Adolf Hitler famously quipped that it was so fortunate for governments that the people they ruled do not think.

That, however, was before the days when freedom of the press, freedom of expression and freedom of speech was taken for granted. Today, only the deliberately indifferent or brain-dead do not think. Because conservatism is unnerved by the information technology revolution it is getting cold feet and hence we have panic buttons being pressed wildly as conservatism backpedals for the safety of an increasingly Right Wing ideology, not only here in Malta but all over the civilised world. Again in the forefront of all this, the gay world lies smack in the line of fire. The latest barrage to come from the Catholic front was from a certain Emeritus Bishop Babini of Grosseto who declared that practising homosexual priests are worse than paedophiles.
This declaration was made in the aftermath of a revelation on Panorama Magazine about a ring of priests who frequent gay bars and brothels in Rome and who were secretly filmed in flagrante delicto and then subsequently celebrating Mass, not in a church, mind you, but in some nondescript room which makes me suspect that it was either a put-up job or that the particular priest was already banned from publicly practising his calling. Bishop Babini has made an episcopal horlicks of his comparisons.

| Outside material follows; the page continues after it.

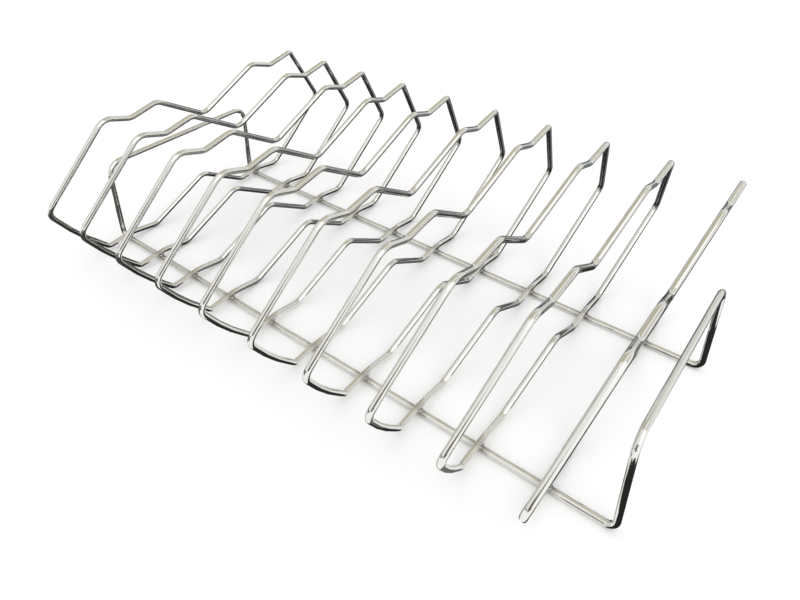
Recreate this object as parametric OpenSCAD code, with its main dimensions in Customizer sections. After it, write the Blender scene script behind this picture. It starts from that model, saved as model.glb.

Nothing, but nothing, can remotely compare to the intrinsic horror of paedophilia.
I do not hold with priests who have voluntarily made a vow of celibacy indulging in any sort of sex although I sympathise as, like me, they are but human; however, to say that homosexuality is worse than paedophilia is a statement that can have ghastly repercussions while the world, like Pavlov’s Dog, is fed increasingly insidious homophobic propaganda.

Sex between consenting adults of whatever gender is harmless and should be of no interest to anyone, but sex with a child by whoever is quite another story, Your Grace. It is an abomination; no more, no less. This sanctimonious and inexorable fanning the flames of homophobia must stop. If it doesn’t, it will be a matter of time before the first openly homophobic hate crime is committed, and then, Mgr Babini, who should we blame?